Out of the Blue – Series Two, Episode Six

blue s02e06

The team investigate the death of a fourteen year old prostitute called Justine Painton (Caroline O’Hara) ….

We’re pitched straight into the action. It’s late at night and in a run down part of town, Justine’s body is discovered. With a plastic bag over her head and rope marks on her wrists it seems that natural causes can be ruled out.

The officers stand around cracking weak jokes in the time honoured fashion (anything to take their minds off the actuality of the present situation). A brief moment of levity is provided when Becky sets the record straght about her night of limited passion with Lew (she knows that he would have already spun them his version of events). The only problem is that he hasn’t said a word ….

Justine’s mother, Fran (Siobhan Finneran), maitains a shrine to her daughter at home. Numerous school photos and beauty pagent trophies act as reminders of the girl she was, not what she’d become. Wasted potential (Becky and Warren view the cleaned up girl on the mortuary slab and Warren mentions how beautiful she was) is a theme of the story.
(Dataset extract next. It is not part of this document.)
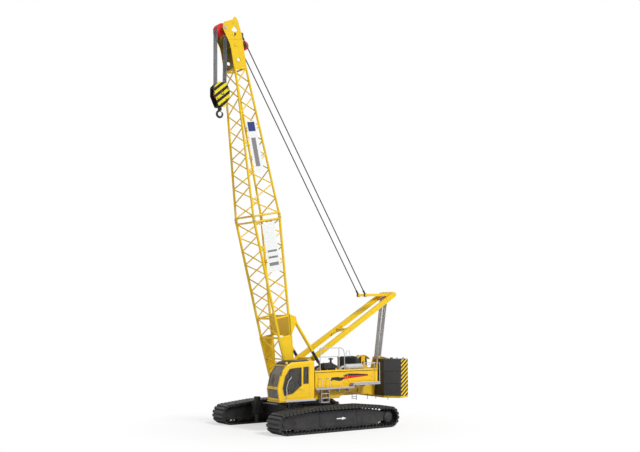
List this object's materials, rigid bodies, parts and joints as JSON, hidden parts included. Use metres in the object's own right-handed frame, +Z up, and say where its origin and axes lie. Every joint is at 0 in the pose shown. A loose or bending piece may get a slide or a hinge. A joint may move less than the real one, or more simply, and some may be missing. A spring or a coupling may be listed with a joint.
{
  "type": "crawler crane",
  "caption": "Lattice-boom crawler crane: tracked undercarriage, swinging upper with cab, live mast, pendants and hook block.",
  "frame": {"origin": "on the ground under the slewing axis", "axes": "+X forward to the boom side, +Y to the operator's left, +Z up"},
  "size_m": [8.9382, 5.12, 16.4302],
  "materials": {
    "boom_yellow": "gloss",
    "frame_charcoal": "semi-gloss",
    "track_steel": "satin",
    "weight_grey": "satin",
    "sheave_red": "satin",
    "rope_steel": "satin",
    "dark_steel": "satin",
    "light_grey": "satin",
    "glass": "clear",
    "seat_fabric": "woven",
    "console_plastic": "matte",
    "sign_white": "gloss"
  },
  "bodies": {
    "undercarriage": {"track_left": "track_steel", "track_right": "track_steel", "track_frame_left": "frame_charcoal", "track_frame_right": "frame_charcoal", "idler_wheels": "track_steel", "drive_sprockets": "track_steel", "track_rollers": "track_steel", "carbody": "frame_charcoal", "slewing_ring": "frame_charcoal", "jack_housings": "frame_charcoal"},
    "superstructure": {"main_frame": "boom_yellow", "engine_housing_left": "boom_yellow", "engine_housing_right": "boom_yellow", "walkways": "light_grey", "handrails": "light_grey", "engine_block": "track_steel", "muffler": "dark_steel", "oil_cooler": "dark_steel", "air_cleaner": "light_grey", "fuel_tank": "boom_yellow", "counterweight_tray": "boom_yellow", "counterweight_left": "weight_grey", "counterweight_right": "weight_grey", "hazard_plates": "boom_yellow", "rear_gantry": "boom_yellow", "cab_shell": "boom_yellow", "cab_roof": "dark_steel", "cab_glass": "glass", "operator_seat": "seat_fabric", "control_console": "console_plastic", "luffing_ropes": "rope_steel"},
    "boom": {"boom_base_section": "boom_yellow", "boom_top_section": "boom_yellow", "boom_head": "boom_yellow", "boom_signs": "sign_white", "pendants": "rope_steel", "backstop_tubes": "boom_yellow"},
    "mast": {"mast": "boom_yellow"},
    "backstop_rods": {"backstop_rods": "dark_steel"},
    "head_sheaves": {"head_sheaves": "sheave_red"},
    "guide_sheaves": {"guide_sheaves": "sheave_red"},
    "mast_sheaves": {"mast_sheaves": "sheave_red"},
    "bridle_sheaves": {"bridle_sheaves": "sheave_red"},
    "hoist_line": {"hoist_ropes": "rope_steel"},
    "hook_block": {"hook_block": "boom_yellow"},
    "block_sheaves": {"block_sheaves": "sheave_red"},
    "hook": {"hook": "dark_steel"},
    "main_drum": {"main_drum": "dark_steel"},
    "auxiliary_drum": {"auxiliary_drum": "dark_steel"},
    "luffing_drum": {"luffing_drum": "dark_steel"},
    "cab_door": {"cab_door": "boom_yellow", "door_glass": "glass"},
    "housing_door_left_front": {"housing_door_left_front": "boom_yellow"},
    "housing_door_left_rear": {"housing_door_left_rear": "boom_yellow"},
    "housing_door_right_front": {"housing_door_right_front": "boom_yellow"},
    "housing_door_right_rear": {"housing_door_right_rear": "boom_yellow"},
    "jack_leg_front_left": {"jack_leg_front_left": "dark_steel"},
    "jack_leg_front_right": {"jack_leg_front_right": "dark_steel"},
    "jack_leg_rear_left": {"jack_leg_rear_left": "dark_steel"},
    "jack_leg_rear_right": {"jack_leg_rear_right": "dark_steel"}
  },
  "joints": [
    {"name": "swing", "type": "hinge", "parent": "undercarriage", "child": "superstructure", "pos_m": [0, 0, 1.1], "axis": [0, 0, 1], "continuous": true},
    {"name": "boom_luff", "type": "hinge", "parent": "superstructure", "child": "boom", "pos_m": [1.133, 0, 2.017], "axis": [0, 1, 0], "range_deg": [0, 79.6], "deforming": ["luffing_ropes"]},
    {"name": "mast_luff", "type": "hinge", "parent": "superstructure", "child": "mast", "pos_m": [1.133, 0, 2.017], "axis": [0, 1, 0], "range_deg": [0, 79.6]},
    {"name": "backstop_spring", "type": "slide", "parent": "boom", "child": "backstop_rods", "axis": [0.567, 0, 0.8237], "range_m": [0, 0.3]},
    {"name": "head_sheave_spin", "type": "hinge", "parent": "boom", "child": "head_sheaves", "pos_m": [4.09767, 0, 15.91006], "axis": [0, 1, 0], "continuous": true},
    {"name": "guide_sheave_spin", "type": "hinge", "parent": "boom", "child": "guide_sheaves", "pos_m": [3.04429, 0, 15.4222], "axis": [0, 1, 0], "continuous": true},
    {"name": "mast_sheave_spin", "type": "hinge", "parent": "mast", "child": "mast_sheaves", "pos_m": [-4.17321, 0, 5.18563], "axis": [0, 1, 0], "continuous": true},
    {"name": "bridle_sheave_spin", "type": "hinge", "parent": "superstructure", "child": "bridle_sheaves", "pos_m": [-3.8, 0, 2.56], "axis": [0, 1, 0], "continuous": true},
    {"name": "line_hang", "type": "hinge", "parent": "boom", "child": "hoist_line", "pos_m": [4.09767, 0, 15.91006], "axis": [0, 1, 0], "range_deg": [-79.6, 0]},
    {"name": "hoist", "type": "slide", "parent": "hoist_line", "child": "hook_block", "axis": [0, 0, -1], "range_m": [-0.8, 11], "deforming": ["hoist_ropes"]},
    {"name": "block_sheave_spin", "type": "hinge", "parent": "hook_block", "child": "block_sheaves", "pos_m": [4.09767, 0, 13.32006], "axis": [0, 1, 0], "continuous": true},
    {"name": "hook_swivel", "type": "hinge", "parent": "hook_block", "child": "hook", "pos_m": [4.09767, 0, 12.72006], "axis": [0, 0, 1], "continuous": true},
    {"name": "main_drum_turn", "type": "hinge", "parent": "superstructure", "child": "main_drum", "pos_m": [0.06, 0, 2.08], "axis": [0, 1, 0], "continuous": true},
    {"name": "auxiliary_drum_turn", "type": "hinge", "parent": "superstructure", "child": "auxiliary_drum", "pos_m": [-0.95, 0, 2.08], "axis": [0, 1, 0], "continuous": true},
    {"name": "luffing_drum_turn", "type": "hinge", "parent": "superstructure", "child": "luffing_drum", "pos_m": [-2.7, 0, 2.48], "axis": [0, 1, 0], "continuous": true},
    {"name": "cab_door_hinge", "type": "hinge", "parent": "superstructure", "child": "cab_door", "pos_m": [0.886, 1.652, 1.9], "axis": [0, 0, 1], "range_deg": [0, 100]},
    {"name": "housing_door_left_front_hinge", "type": "hinge", "parent": "superstructure", "child": "housing_door_left_front", "pos_m": [0.2995, 1.35, 1.95], "axis": [0, 0, 1], "range_deg": [-110, 0]},
    {"name": "housing_door_left_rear_hinge", "type": "hinge", "parent": "superstructure", "child": "housing_door_left_rear", "pos_m": [-1.1805, 1.35, 1.95], "axis": [0, 0, 1], "range_deg": [-110, 0]},
    {"name": "housing_door_right_front_hinge", "type": "hinge", "parent": "superstructure", "child": "housing_door_right_front", "pos_m": [0.2995, -1.35, 1.95], "axis": [0, 0, 1], "range_deg": [0, 110]},
    {"name": "housing_door_right_rear_hinge", "type": "hinge", "parent": "superstructure", "child": "housing_door_right_rear", "pos_m": [-1.1805, -1.35, 1.95], "axis": [0, 0, 1], "range_deg": [0, 110]},
    {"name": "jack_front_left", "type": "slide", "parent": "undercarriage", "child": "jack_leg_front_left", "axis": [0, 0, -1], "range_m": [0, 0.4]},
    {"name": "jack_front_right", "type": "slide", "parent": "undercarriage", "child": "jack_leg_front_right", "axis": [0, 0, -1], "range_m": [0, 0.4]},
    {"name": "jack_rear_left", "type": "slide", "parent": "undercarriage", "child": "jack_leg_rear_left", "axis": [0, 0, -1], "range_m": [0, 0.4]},
    {"name": "jack_rear_right", "type": "slide", "parent": "undercarriage", "child": "jack_leg_rear_right", "axis": [0, 0, -1], "range_m": [0, 0.4]}
  ],
  "couplings": [
    {"joint": "mast_luff", "follows": "boom_luff", "ratio": 1},
    {"joint": "line_hang", "follows": "boom_luff", "ratio": -1}
  ]
}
Family-man Ron finds the case a little hard to deal with. It’s not dificult to understand why (girls the same age as his daughter leading a dissolute life). One of Justine’s friends, Kirsty (Sarah Jane-Potts), tells him and Marty that Justine embraced life on the streets wholeheartedly. Is this the truth or simply an obfuscation? And what precisely did her mother know about her daughter’s new life?

One very striking moment occurs when Kirsty is speaking about Justine. The scene is overlaid with photographs of a younger Caroline O’Hara, which serves as an effective counterpoint between the past and the present.

It’s a remarkable coincidence that Richard Shaw (Pip Donaghy), the father of Warren’s ex-girlfriend Lucy, knew Justine intimately (he took bondage photographs of her). He offers to share his information, provided the police can arrange a meeting with his estranged daughter. Warren knows precisely where she is, because he’s been keeping tabs on her (mmm, a touch obsessive).

Local celebrity, boxer Vinnie Harper (Adam Kotz), was involved with Fran. But was he also intimate with Justine? The big guns (DI Temple and Lew) are wheeled out for a pulsating interrogation as we see Vinnie hauled over the coals.

Although Caroline O’Hara (making her screen debut) has very limited screentime (after all, her character is dead when we first see her) Justine still permeates every part of the story. Her death means that she’s robbed of her own voice, so others have to ascribe her with motivations and fill in her character for us.

Although answers are provided, justice is harder to come by. This was one of the strengths of Out of the Blue, a series which never felt obligated to pretend that life was fair. One of the final scenes – in which a distraught Lew makes this point to a resigned Temple – could be seen as a setup for the third series which never came. Would series three have finally been the point where Lew went too far?

We’ll never know, but while Out of the Blue never became a mainstream success, twenty years on it stands up as a flawed – but fascinating – series.

One thought on “Out of the Blue – Series Two, Episode Six

  1. Out of the Blue definately ended on a cliffhanger with Lew’s behaviour.

    Ironically, David Morrissey would play an equally troubled character in the BBC series Holding On which was made immediately after his stint on Out of the Blue.